— WORK REQUIRED —
Beginning with the first line of the data below, extract each line up to and including the one containing "CREASE_ANGLE = math.radians(38)". Copy them exactly and add nothing.

+-------+

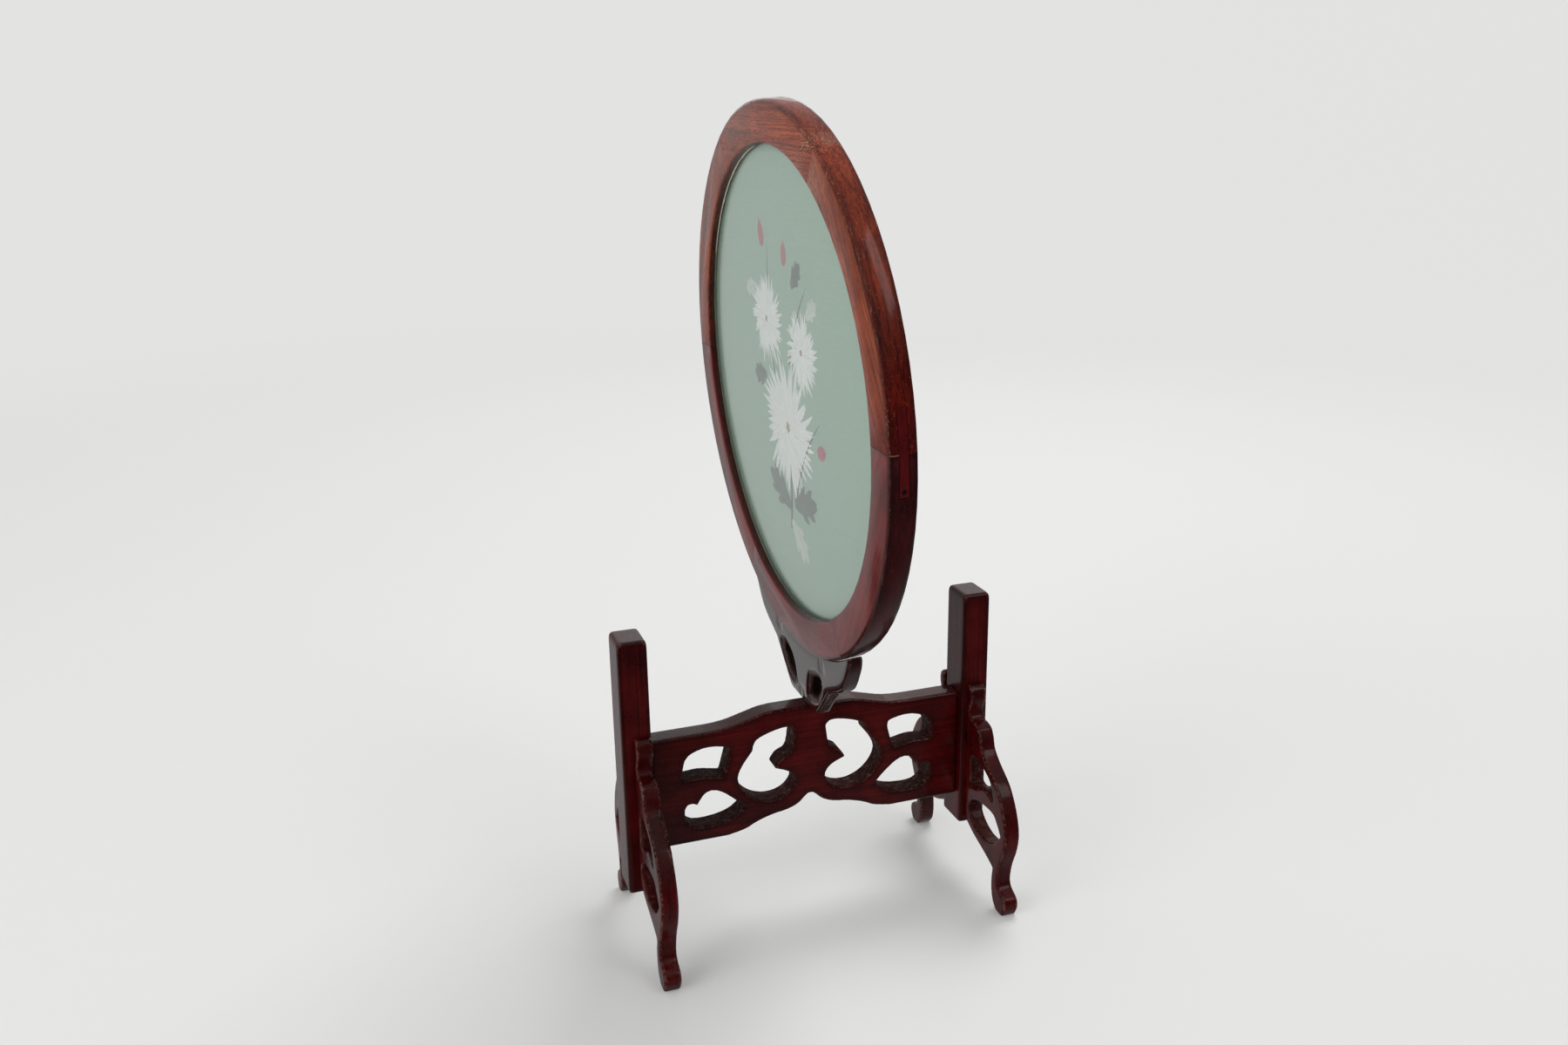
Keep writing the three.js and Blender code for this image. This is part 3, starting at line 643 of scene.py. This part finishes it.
def pillow(piece, axis, middle, reach, drop):
    """A board's faces fall away in a soft curve towards its outline and its piercings."""
    mesh = piece.data
    points = points_of(mesh)
    normal = np.array(axis)
    heights = (points - np.array(middle)) @ normal
    side, _ = wall_groups(mesh, axis)
    level = points - heights[:, None] * normal
    from_edge = distance_to(level[side])
    most = np.abs(heights).max()
    for index in range(len(points)):
        share = abs(heights[index]) / most
        distance = 0.0 if side[index] else min(from_edge(level[index]), reach)
        heights[index] *= 1 - drop / most * share * (1 - distance / reach) ** 2
    move_points(mesh, level + heights[:, None] * normal)


def tighten(piece, axis, amount):
    """A board's piercings close in on themselves by this much all round."""
    mesh = piece.data
    points, normals, across = points_of(mesh), normals_of(mesh), np.array(axis)
    holes = np.empty(len(points))
    mesh.attributes["wall"].data.foreach_get("value", holes)
    level = normals - (normals @ across)[:, None] * across
    move_points(mesh, points + level * (holes * amount)[:, None])


WELD = 0.002 * MM
FLAT_ANGLE = math.radians(0.5)
BEVEL_ANGLE = math.radians(32)
CREASE_ANGLE = math.radians(38)


def welded_copy(node, name):
    """A copy of a CAD node's solid with its shared corners joined and its flat facets merged."""
    mesh = NODES[node].data.copy()
    mesh.name = name
    work = bmesh.new()
    work.from_mesh(mesh)
    bmesh.ops.remove_doubles(work, verts=work.verts, dist=WELD)
    bmesh.ops.dissolve_limit(work, angle_limit=FLAT_ANGLE, verts=work.verts, edges=work.edges)
    for face in work.faces:
        face.smooth = True
    work.to_mesh(mesh)
    work.free()
    return add_object(name, mesh)


def apply_modifiers(piece):
    """Keeps the shape that the piece's modifiers give it, without them."""
    bpy.context.view_layer.update()
    evaluated = piece.evaluated_get(bpy.context.evaluated_depsgraph_get())
    mesh = bpy.data.meshes.new_from_object(evaluated)
    piece.modifiers.clear()
    piece.data = mesh


def stand_in(piece, node, material):
    """The piece is shown for a CAD node, on its body and with this material."""
    piece.data.materials.clear()
    piece.data.materials.append(material)
    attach(piece, BODY_OF[node])
    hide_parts(node)


def carved(node, voxel=0.42, rounds=5):
    """A board carved and sanded by hand: its arrises are rounded and its facets are smoothed out."""
    piece = welded_copy(node, node + "_carved")
    remesh = piece.modifiers.new("voxels", "REMESH")
    remesh.mode = "VOXEL"
    remesh.voxel_size = voxel * MM
    remesh.use_smooth_shade = True
    smooth = piece.modifiers.new("sanding", "SMOOTH")
    smooth.factor = 0.5
    smooth.iterations = rounds
    apply_modifiers(piece)
    piece.data.shade_smooth()
    return piece


def turned(node, width=0.22):
    """A sawn or turned piece with crisp faces and slightly broken edges."""
    piece = welded_copy(node, node + "_turned")
    bevel = piece.modifiers.new("arris", "BEVEL")
    bevel.width = width * MM
    bevel.segments = 2
    bevel.limit_method = "ANGLE"
    bevel.angle_limit = BEVEL_ANGLE
    bevel.harden_normals = True
    apply_modifiers(piece)
    piece.data.set_sharp_from_angle(angle=CREASE_ANGLE)
    return piece


def even_round(piece, centre, axis):
    """Takes the small turns from facet to facet out of the shading of a turned ring's piece."""
    mesh = piece.data
    middle, spin = np.array(centre), np.array(axis)
    corner = np.empty(len(mesh.loops), dtype=np.int64)
    mesh.loops.foreach_get("vertex_index", corner)
    normals = vectors_of(mesh.corner_normals, "vector")
    tangent = np.cross(spin, points_of(mesh)[corner] - middle)
    tangent /= np.linalg.norm(tangent, axis=1)[:, None]
    turn = (normals * tangent).sum(1)
    even = normals - turn[:, None] * tangent
    most_turn = 0.5
    even = np.where(np.abs(turn)[:, None] < most_turn, even, normals)
    even /= np.linalg.norm(even, axis=1)[:, None]
    mesh.normals_split_custom_set(even.tolist())


def dress_stand():
    """Rail, posts and legs in dark red lacquer, each with its own grain."""
    stuff = lacquer("stand_lacquer", srgb(26, 2, 3), srgb(88, 9, 11), coat=0.38)
    across_rail, upright, depth = (1, 0, 0), (0, 0, 1), (0, 1, 0)
    rail = carved("rail")
    keep_walls(rail, depth)
    keep_painted_edge_shade(rail, depth, 4.0 * MM)
    boards = [(rail, "rail", across_rail, upright)]
    for side in ("left", "right"):
        post = carved("post_" + side, voxel=0.45, rounds=9)
        keep_painted_edge_shade(post, depth, 3.0 * MM)
        boards.append((post, "post_" + side, upright, across_rail))
        for face in ("front", "rear"):
            node = f"leg_{face}_{side}"
            leg = carved(node)
            keep_walls(leg, across_rail, bareness=0.5)
            keep_painted_edge_shade(leg, across_rail, 1.6 * MM)
            boards.append((leg, node, upright, depth))
    for piece, node, along, broad in boards:
        keep_grain(piece, along, broad)
        keep_arrises(piece)
        stand_in(piece, node, stuff)


def dress_ring():
    """Six segments in two woods, the grain of each along its own chord."""
    upper = ring_timber("ring_wood_upper", srgb(92, 32, 20), srgb(166, 82, 50),
                        rim_dark=srgb(80, 18, 11), rim_light=srgb(146, 58, 30), open_grain=1.0)
    lower = ring_timber("ring_wood_lower", srgb(76, 20, 21), srgb(120, 40, 37),
                        rim_dark=srgb(50, 9, 11), rim_light=srgb(74, 17, 19), open_grain=0.3)
    names = ["near_upper", "top", "far_upper", "far_lower", "bottom", "near_lower"]
    away = SCREEN.inverted()
    for index, name in enumerate(names):
        node = "ring_" + name
        piece = turned(node, width=0.05)
        middle = (index + 0.5) * SEGMENT
        chord = SCREEN.to_3x3() @ Vector((-math.sin(middle), 0, math.cos(middle)))
        keep_grain(piece, chord, ACROSS)
        place = [tuple(away @ vertex.co) for vertex in piece.data.vertices]
        keep_vector(piece.data, "screen_place", np.array(place))
        even_round(piece, CENTRE, ACROSS)
        stand_in(piece, node, upper if index < 3 else lower)


def dress_rest():
    """The cradle, the joints' splines and pins, and what the ring holds."""
    # The cradle's piercing walls are near black: painted shade in its holes.
    black = lacquer("near_black_wood", srgb(18, 6, 6), srgb(52, 18, 18), coat=1.0, gloss=0.24,
                    cut=((5, 4, 4), (12, 9, 8), (26, 20, 17)))
    red = lacquer("spline_wood", srgb(44, 5, 8), srgb(88, 11, 14), coat=0.4)
    cradle = carved("cradle", voxel=0.35, rounds=4)
    low_corner, high_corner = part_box("pivot_pin")
    middle = (low_corner + high_corner) / 2
    keep_walls(cradle, ACROSS)
    tighten(cradle, ACROSS, 2.2 * MM)
    pillow(cradle, ACROSS, middle, reach=3.0 * MM, drop=0.3 * MM)
    keep_arrises(cradle)
    pin = turned("pivot_pin")
    for piece, node in ((cradle, "cradle"), (pin, "pivot_pin")):
        keep_grain(piece, ALONG, UP)
        stand_in(piece, node, black)
    iron = plain("nail_iron", srgb(40, 34, 32), roughness=0.6, metallic=0.6)
    for side in ("near", "far"):
        spline = turned("spline_" + side, width=0.1)
        keep_grain(spline, UP, ACROSS)
        stand_in(spline, "spline_" + side, red)
        stand_in(turned("spline_nail_" + side, width=0.08), "spline_nail_" + side, iron)

    dowel = plain("dowel_wood", srgb(150, 104, 70), roughness=0.7)
    card = plain("card", srgb(212, 205, 186), roughness=0.9)
    glass = clear_glass()
    shown = {"silk_panel": silk_cloth()}
    shown.update({node: dowel for node in NODES if "dowel" in node})
    for face in ("front", "rear"):
        shown["spacer_" + face] = card
        shown["pane_" + face] = glass
    for node, material in shown.items():
        NODES[node].data.materials.clear()
        NODES[node].data.materials.append(material)


# Stitched flowers, in millimetres from the ring's centre: along the ring, and up
SILK_FACE = 0.2  # from the middle of the silk to either face
STITCH_STEP = 1.5
TIP = 0.985  # how far through its swell a strip ends, where 1 would be a point
FULLNESS = 0.7  # under 1, a strip keeps its width for longer


class Stitches:
    """Satin stitch in one colour of floss, on both faces of the silk."""

    def __init__(self, name, material, level):
        self.name = name
        self.material = material
        self.level = level
        self.places = []
        self.threads = []
        self.faces = []

    def strip(self, root, heading, length, width, bend=0.0, blunt=0.25, lift=0.08):
        """A slim tapering strip that bends as it goes, raised a little along its middle."""
        steps = max(4, round(length / STITCH_STEP))
        x, y = root
        tone = chance.uniform(0, 900)
        start = len(self.places)
        for i in range(steps + 1):
            t = i / steps
            angle = math.radians(heading + bend * t)
            half = width / 2 * math.sin(math.pi * (blunt + (TIP - blunt) * t)) ** FULLNESS
            crest = lift * math.sin(math.pi * (0.1 + 0.85 * t))
            for side in (-1, 0, 1):
                out = side * half
                rise = self.level + (0 if side else crest)
                self.places.append((x - out * math.sin(angle), rise, y + out * math.cos(angle)))
                self.threads.append(((t * length + tone) * MM, (out + tone) * MM, tone * MM))
            x += length / steps * math.cos(angle)
            y += length / steps * math.sin(angle)
        for i in range(steps):
            for k in (0, 1):
                a = start + 3 * i + k
                self.faces.append((a, a + 1, a + 4, a + 3))

    def make(self):
        for face_name, face in (("front", -1), ("rear", 1)):
            mesh = bpy.data.meshes.new(f"{self.name}_{face_name}")
            places = [SCREEN @ (Vector((x, face * rise, y)) * MM) for x, rise, y in self.places]
            order = [f if face < 0 else f[::-1] for f in self.faces]
            mesh.from_pydata(places, [], order)
            mesh.materials.append(self.material)
            mesh.shade_smooth()
            keep_vector(mesh, "thread_place", np.array(self.threads))
            piece = add_object(f"{self.name}_{face_name}", mesh)
            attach(piece, BODY_OF["silk_panel"])


def onward(place, heading, distance):
    """The place this far on from another."""
    angle = math.radians(heading)
    return place[0] + distance * math.cos(angle), place[1] + distance * math.sin(angle)


def blossom(petals, heart, centre, radius, turn):
    """A chrysanthemum: rings of long petals, shorter and higher towards its heart."""
    rows = [(1.0, 46, 0.75), (0.84, 38, 0.8), (0.64, 28, 0.8), (0.42, 20, 0.8), (0.24, 12, 0.8)]
    start = 0.06 * radius
    knots = 12
    for row, (reach, count, width) in enumerate(rows):
        for i in range(count):
            heading = turn + 360 * (i + 0.5 * (row % 2)) / count + chance.uniform(-4, 4)
            length = radius * reach * chance.uniform(0.82, 1.08)
            petals[row].strip(onward(centre, heading, start), heading, length - start,
                              radius * 0.15 * width, chance.uniform(6, 34), blunt=0.2)
    for i in range(knots):
        heading = turn + 360 * i / knots + chance.uniform(-9, 9)
        heart.strip(centre, heading, radius * chance.uniform(0.06, 0.11), radius * 0.04)


def leaf(stitches, root, heading, length, width):
    """Two stitched halves along one midrib, each with two side lobes."""
    for side in (-1, 1):
        stitches.strip(root, heading + side * 9, length, width * 0.55, side * -16, blunt=0.12)
        for reach, spread in ((0.25, 52), (0.5, 42)):
            stitches.strip(onward(root, heading, reach * length), heading + side * spread, length * 0.42,
                           width * 0.36, side * -22, blunt=0.15)


def bud(pink, green, root, heading, length):
    """Five pink petals that close to a point, between two green sepals."""
    for spread in (-30, -15, 0, 15, 30):
        reach = length * (1 - abs(spread) / 120)
        pink.strip(root, heading + spread, reach, length * 0.3, -spread, blunt=0.3)
    for spread in (-38, 38):
        green.strip(root, heading + spread, length * 0.5, length * 0.2, -spread, blunt=0.3, lift=0.1)


def pale_slips():
    """Ragged pale slips that show just within the ring's sight edge, on one arc of each face."""
    card = plain("pale_slip", srgb(206, 200, 184), roughness=0.9)
    under_glass = 2.18 * MM
    outer = SIGHT_RADIUS + 0.1 * MM
    for name, face, first, last in (("front", -1, 100, 152), ("rear", 1, 28, 66)):
        points, faces = [], []
        for i in range(last - first + 1):
            angle = math.radians(first + i)
            swell = max(0.0, math.sin(math.pi * i / (last - first))) ** 0.5
            inner = SIGHT_RADIUS - (0.15 + swell * chance.uniform(0.25, 0.6)) * MM
            lowest = (2.1 - swell * chance.uniform(0.35, 0.8)) * MM
            for radius, rise in ((inner, under_glass), (outer, under_glass), (inner, lowest)):
                place = Vector((radius * math.cos(angle), face * rise, radius * math.sin(angle)))
                points.append(SCREEN @ place)
            if i:
                now, before = 3 * i, 3 * (i - 1)
                for a, b in ((0, 1), (2, 0)):
                    faces.append((before + a, before + b, now + b, now + a))
        mesh = bpy.data.meshes.new("pale_slip_" + name)
        mesh.from_pydata(points, [], faces)
        mesh.materials.append(card)
        piece = add_object("pale_slip_" + name, mesh)
        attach(piece, BODY_OF["spacer_" + name])


def embroider():
    """A spray of pale chrysanthemums with dull pink buds."""
    white = floss("floss_white", srgb(205, 208, 205), srgb(244, 244, 241))
    straw = floss("floss_straw", srgb(120, 104, 84), srgb(176, 158, 126))
    leafy = floss("floss_leaf", srgb(58, 72, 66), srgb(98, 114, 104))
    silvery = floss("floss_pale", srgb(170, 180, 172), srgb(206, 212, 204))
    rosy = floss("floss_pink", srgb(140, 62, 72), srgb(186, 102, 108))
    dusky = floss("floss_stem", srgb(52, 50, 46), srgb(84, 80, 72))
    rows = [Stitches(f"petals_{i}", white, SILK_FACE + 0.005 + 0.03 * i) for i in range(5)]
    heart = Stitches("hearts", straw, SILK_FACE + 0.17)
    green = Stitches("leaves", leafy, SILK_FACE + 0.005)
    pale = Stitches("pale_leaves", silvery, SILK_FACE + 0.02)
    pink = Stitches("buds", rosy, SILK_FACE + 0.03)
    stem = Stitches("stems", dusky, SILK_FACE)
    for root, heading, length, width, bend, blunt in (
        ((-4, -50), 78, 40, 1.6, 16, 0.45),
        ((2, -40), 66, 44, 1.3, -30, 0.4),
        ((-6, -6), 124, 34, 1.2, -30, 0.4),
        ((-12, 24), 96, 22, 0.9, -20, 0.4),
        ((4, 8), 66, 34, 1.0, -24, 0.4),
    ):
        stem.strip(root, heading, length, width, bend, blunt)
    for stitches, root, heading, length, width in (
        (green, (-3, -42), 158, 22, 10),
        (green, (1, -40), 14, 22, 10),
        (green, (-20, 0), 186, 13, 8),
        (green, (10, 34), 40, 12, 7),
        (pale, (-3, -47), -36, 18, 9),
        (pale, (-26, 30), 196, 10, 6),
        (pale, (22, 26), 30, 11, 6),
    ):
        leaf(stitches, root, heading, length, width)
    for centre, radius, turn in (((-1, -14), 24, 10), ((-16, 20), 15.5, 25), ((16, 14), 14, 5)):
        blossom(rows, heart, centre, radius, turn)
    for root, heading, length in (((-16, 44), 100, 9), ((4, 40), 80, 8), ((26, -16), 14, 8)):
        bud(pink, green, root, heading, length)
    for stitches in (*rows, heart, green, pale, pink, stem):
        stitches.make()


make_camera()
make_stage()
dress_stand()
dress_ring()
dress_rest()
pale_slips()
embroider()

+-------+

— EXERCISE SOLUTION —
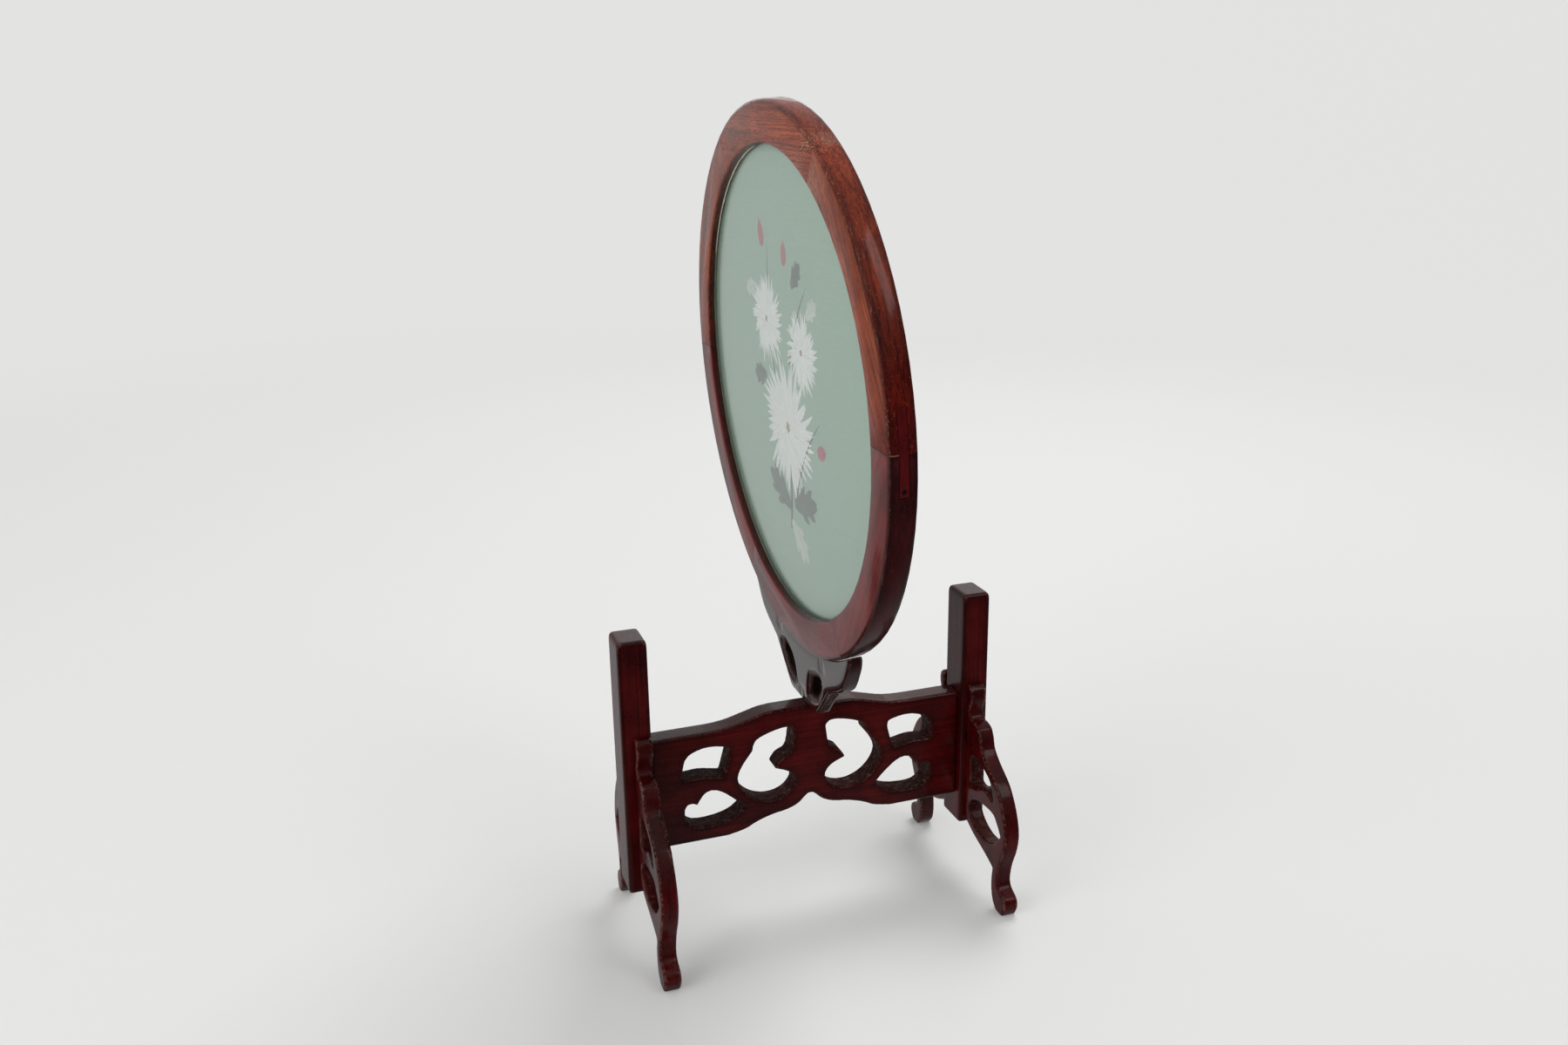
Keep writing the three.js and Blender code for this image. This is part 3, starting at line 643 of scene.py. This part finishes it.
def pillow(piece, axis, middle, reach, drop):
    """A board's faces fall away in a soft curve towards its outline and its piercings."""
    mesh = piece.data
    points = points_of(mesh)
    normal = np.array(axis)
    heights = (points - np.array(middle)) @ normal
    side, _ = wall_groups(mesh, axis)
    level = points - heights[:, None] * normal
    from_edge = distance_to(level[side])
    most = np.abs(heights).max()
    for index in range(len(points)):
        share = abs(heights[index]) / most
        distance = 0.0 if side[index] else min(from_edge(level[index]), reach)
        heights[index] *= 1 - drop / most * share * (1 - distance / reach) ** 2
    move_points(mesh, level + heights[:, None] * normal)


def tighten(piece, axis, amount):
    """A board's piercings close in on themselves by this much all round."""
    mesh = piece.data
    points, normals, across = points_of(mesh), normals_of(mesh), np.array(axis)
    holes = np.empty(len(points))
    mesh.attributes["wall"].data.foreach_get("value", holes)
    level = normals - (normals @ across)[:, None] * across
    move_points(mesh, points + level * (holes * amount)[:, None])


WELD = 0.002 * MM
FLAT_ANGLE = math.radians(0.5)
BEVEL_ANGLE = math.radians(32)
CREASE_ANGLE = math.radians(38)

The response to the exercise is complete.